Conversion Potential
If your layout works well on phones, more visitors complete actions such as signing up or buying a product. Removing friction increases trust in your brand and makes your site feel reliable.
Performance Metrics
Responsive sites often tie closely to Core Web Vitals, like Largest Contentful Paint and Cumulative Layout Shift. A clean, fluid layout that loads efficiently on all devices supports faster page display, smoother visuals, and better interaction counts, which positively impact user satisfaction and SEO.
Also Read About Law Firm Website Design Tips and Best Practices
Common Mistakes to Avoid
Don’t let simple errors undo your efforts. Here are design mistakes that often arise:
Hiding Too Much Content on Mobile
Removing essential content from mobile versions just because of space limitations can leave users confused or missing key information. Always prioritize clarity and usefulness.
Using Fixed Widths
Fixed widths tied to pixels break when the device width changes. That creates horizontal scroll or cramped layouts on smaller screens. Always use relative units, so elements respond to screen width.
Slow Loading Images
Large image files hurt performance, especially on mobile devices with limited bandwidth. Always use responsive image techniques and compress files to suit each device.
Conclusion
Responsive website design means building your site so every user gets a smooth, readable, and functional layout, no matter the device they open it on. It’s essential for modern web presence because users expect clear content, whether they browse on mobile phones, tablets, or desktops.

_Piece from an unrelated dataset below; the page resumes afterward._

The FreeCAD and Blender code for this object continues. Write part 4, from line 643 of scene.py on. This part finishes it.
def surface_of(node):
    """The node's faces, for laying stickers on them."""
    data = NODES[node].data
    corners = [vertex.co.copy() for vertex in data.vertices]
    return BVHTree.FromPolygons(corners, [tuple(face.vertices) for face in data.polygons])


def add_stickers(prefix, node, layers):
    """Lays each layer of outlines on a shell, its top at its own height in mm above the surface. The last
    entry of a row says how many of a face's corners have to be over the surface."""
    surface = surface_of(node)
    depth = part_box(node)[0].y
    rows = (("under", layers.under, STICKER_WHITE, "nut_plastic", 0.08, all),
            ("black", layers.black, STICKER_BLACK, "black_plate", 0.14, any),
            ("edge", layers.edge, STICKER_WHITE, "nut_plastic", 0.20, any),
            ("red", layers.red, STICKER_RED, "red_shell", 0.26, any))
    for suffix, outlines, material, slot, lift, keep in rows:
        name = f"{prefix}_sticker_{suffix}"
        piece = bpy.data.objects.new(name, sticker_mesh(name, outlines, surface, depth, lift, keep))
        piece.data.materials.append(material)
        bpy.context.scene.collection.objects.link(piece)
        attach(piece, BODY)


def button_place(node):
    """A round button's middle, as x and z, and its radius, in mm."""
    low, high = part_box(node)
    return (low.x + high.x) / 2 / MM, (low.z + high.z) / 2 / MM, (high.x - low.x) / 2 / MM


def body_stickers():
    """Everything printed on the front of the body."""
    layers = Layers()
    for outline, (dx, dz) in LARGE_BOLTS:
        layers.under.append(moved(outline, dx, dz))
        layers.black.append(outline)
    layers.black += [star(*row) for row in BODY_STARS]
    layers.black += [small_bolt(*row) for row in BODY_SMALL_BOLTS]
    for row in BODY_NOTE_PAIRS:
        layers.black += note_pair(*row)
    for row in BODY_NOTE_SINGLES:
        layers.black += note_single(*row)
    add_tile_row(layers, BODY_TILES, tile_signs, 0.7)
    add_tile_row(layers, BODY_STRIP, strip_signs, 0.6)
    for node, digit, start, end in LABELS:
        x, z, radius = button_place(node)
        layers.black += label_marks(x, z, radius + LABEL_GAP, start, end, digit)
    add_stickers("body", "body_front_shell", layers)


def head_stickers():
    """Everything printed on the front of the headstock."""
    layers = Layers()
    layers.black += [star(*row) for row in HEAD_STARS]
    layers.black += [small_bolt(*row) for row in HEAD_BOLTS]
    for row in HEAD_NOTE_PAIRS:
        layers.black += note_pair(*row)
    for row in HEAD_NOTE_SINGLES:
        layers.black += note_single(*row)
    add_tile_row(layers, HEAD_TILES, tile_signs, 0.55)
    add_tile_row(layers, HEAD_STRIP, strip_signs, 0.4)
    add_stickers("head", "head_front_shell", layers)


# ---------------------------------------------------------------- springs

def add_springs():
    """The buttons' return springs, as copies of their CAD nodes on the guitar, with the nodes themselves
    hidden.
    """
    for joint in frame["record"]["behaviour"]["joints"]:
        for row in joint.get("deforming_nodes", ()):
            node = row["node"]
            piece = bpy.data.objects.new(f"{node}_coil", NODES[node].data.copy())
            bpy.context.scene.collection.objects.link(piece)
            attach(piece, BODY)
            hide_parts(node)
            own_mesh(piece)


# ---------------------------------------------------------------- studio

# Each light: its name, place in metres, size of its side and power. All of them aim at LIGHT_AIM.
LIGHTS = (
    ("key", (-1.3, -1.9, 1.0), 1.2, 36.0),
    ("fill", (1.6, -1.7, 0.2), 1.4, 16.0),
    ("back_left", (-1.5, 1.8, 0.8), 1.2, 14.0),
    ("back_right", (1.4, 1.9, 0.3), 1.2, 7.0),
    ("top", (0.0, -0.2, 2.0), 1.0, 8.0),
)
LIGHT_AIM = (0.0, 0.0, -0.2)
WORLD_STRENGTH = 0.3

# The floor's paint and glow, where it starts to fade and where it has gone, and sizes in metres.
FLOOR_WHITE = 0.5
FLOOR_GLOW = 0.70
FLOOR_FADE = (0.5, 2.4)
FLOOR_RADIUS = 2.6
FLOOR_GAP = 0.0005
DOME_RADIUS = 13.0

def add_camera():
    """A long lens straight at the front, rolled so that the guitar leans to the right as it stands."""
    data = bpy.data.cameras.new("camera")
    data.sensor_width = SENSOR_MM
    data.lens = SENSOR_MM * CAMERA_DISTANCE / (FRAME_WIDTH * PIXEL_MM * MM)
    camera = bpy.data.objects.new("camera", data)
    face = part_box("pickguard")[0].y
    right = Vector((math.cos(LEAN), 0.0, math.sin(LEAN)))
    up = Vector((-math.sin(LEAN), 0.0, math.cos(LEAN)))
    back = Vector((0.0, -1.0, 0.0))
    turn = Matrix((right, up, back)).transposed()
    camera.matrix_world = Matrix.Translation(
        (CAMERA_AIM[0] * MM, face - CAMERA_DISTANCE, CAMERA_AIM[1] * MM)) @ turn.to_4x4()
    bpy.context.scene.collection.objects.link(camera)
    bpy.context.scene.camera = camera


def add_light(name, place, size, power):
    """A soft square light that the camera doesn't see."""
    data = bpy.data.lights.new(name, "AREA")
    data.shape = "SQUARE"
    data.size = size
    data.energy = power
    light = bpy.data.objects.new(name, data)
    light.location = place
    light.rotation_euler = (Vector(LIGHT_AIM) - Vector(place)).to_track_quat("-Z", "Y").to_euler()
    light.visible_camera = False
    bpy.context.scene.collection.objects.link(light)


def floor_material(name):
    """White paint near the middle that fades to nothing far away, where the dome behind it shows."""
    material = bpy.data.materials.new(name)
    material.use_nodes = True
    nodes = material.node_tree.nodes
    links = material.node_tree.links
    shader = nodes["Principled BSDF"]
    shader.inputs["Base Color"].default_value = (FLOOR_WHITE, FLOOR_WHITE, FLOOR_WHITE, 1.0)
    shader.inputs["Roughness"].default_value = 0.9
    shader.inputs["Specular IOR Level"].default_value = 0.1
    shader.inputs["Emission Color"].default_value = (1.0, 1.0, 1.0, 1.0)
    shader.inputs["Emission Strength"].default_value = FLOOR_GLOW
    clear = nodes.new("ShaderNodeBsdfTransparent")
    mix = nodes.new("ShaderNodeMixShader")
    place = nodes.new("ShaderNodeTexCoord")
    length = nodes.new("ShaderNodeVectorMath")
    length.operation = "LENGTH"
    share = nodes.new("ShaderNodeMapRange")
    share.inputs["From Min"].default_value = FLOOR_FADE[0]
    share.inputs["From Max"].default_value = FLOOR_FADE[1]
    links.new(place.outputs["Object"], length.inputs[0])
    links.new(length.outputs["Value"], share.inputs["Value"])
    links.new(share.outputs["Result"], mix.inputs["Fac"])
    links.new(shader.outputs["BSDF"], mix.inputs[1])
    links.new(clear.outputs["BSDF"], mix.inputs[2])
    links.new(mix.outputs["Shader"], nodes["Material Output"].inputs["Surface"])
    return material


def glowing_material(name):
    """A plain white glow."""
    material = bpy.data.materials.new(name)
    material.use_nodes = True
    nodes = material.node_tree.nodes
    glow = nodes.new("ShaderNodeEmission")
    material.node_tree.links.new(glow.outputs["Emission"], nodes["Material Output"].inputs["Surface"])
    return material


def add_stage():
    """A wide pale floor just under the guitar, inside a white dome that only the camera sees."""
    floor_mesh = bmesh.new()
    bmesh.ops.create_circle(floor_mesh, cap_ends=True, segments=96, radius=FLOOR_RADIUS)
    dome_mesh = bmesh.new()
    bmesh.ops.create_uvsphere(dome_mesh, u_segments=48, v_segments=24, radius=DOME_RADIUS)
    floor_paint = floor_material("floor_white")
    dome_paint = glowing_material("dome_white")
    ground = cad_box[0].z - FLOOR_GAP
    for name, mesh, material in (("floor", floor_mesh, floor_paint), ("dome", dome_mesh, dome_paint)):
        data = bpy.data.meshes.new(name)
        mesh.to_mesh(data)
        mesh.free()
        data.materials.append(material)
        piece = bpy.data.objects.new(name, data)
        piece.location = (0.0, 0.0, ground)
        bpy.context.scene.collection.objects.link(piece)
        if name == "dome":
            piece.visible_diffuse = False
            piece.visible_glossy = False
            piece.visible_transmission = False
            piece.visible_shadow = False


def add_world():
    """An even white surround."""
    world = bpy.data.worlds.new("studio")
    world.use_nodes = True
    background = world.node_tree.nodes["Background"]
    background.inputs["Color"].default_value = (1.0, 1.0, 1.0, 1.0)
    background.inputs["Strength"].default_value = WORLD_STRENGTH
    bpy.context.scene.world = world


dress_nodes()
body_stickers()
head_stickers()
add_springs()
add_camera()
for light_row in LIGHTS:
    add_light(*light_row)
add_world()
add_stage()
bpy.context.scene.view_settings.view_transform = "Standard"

You can’t skip fluid grids, media queries, flexible images, or responsive typography if you want site visitors to stay and interact. A good responsive design helps your site show up in search engine results, keeps people engaged, and supports conversions across screen sizes.
Keep testing your site with real devices and simulators, and refine breakpoints and layouts based on real behavior. Take time to implement responsive principles consistently. Your audience will respond with longer visits, more interaction, and greater trust in your content.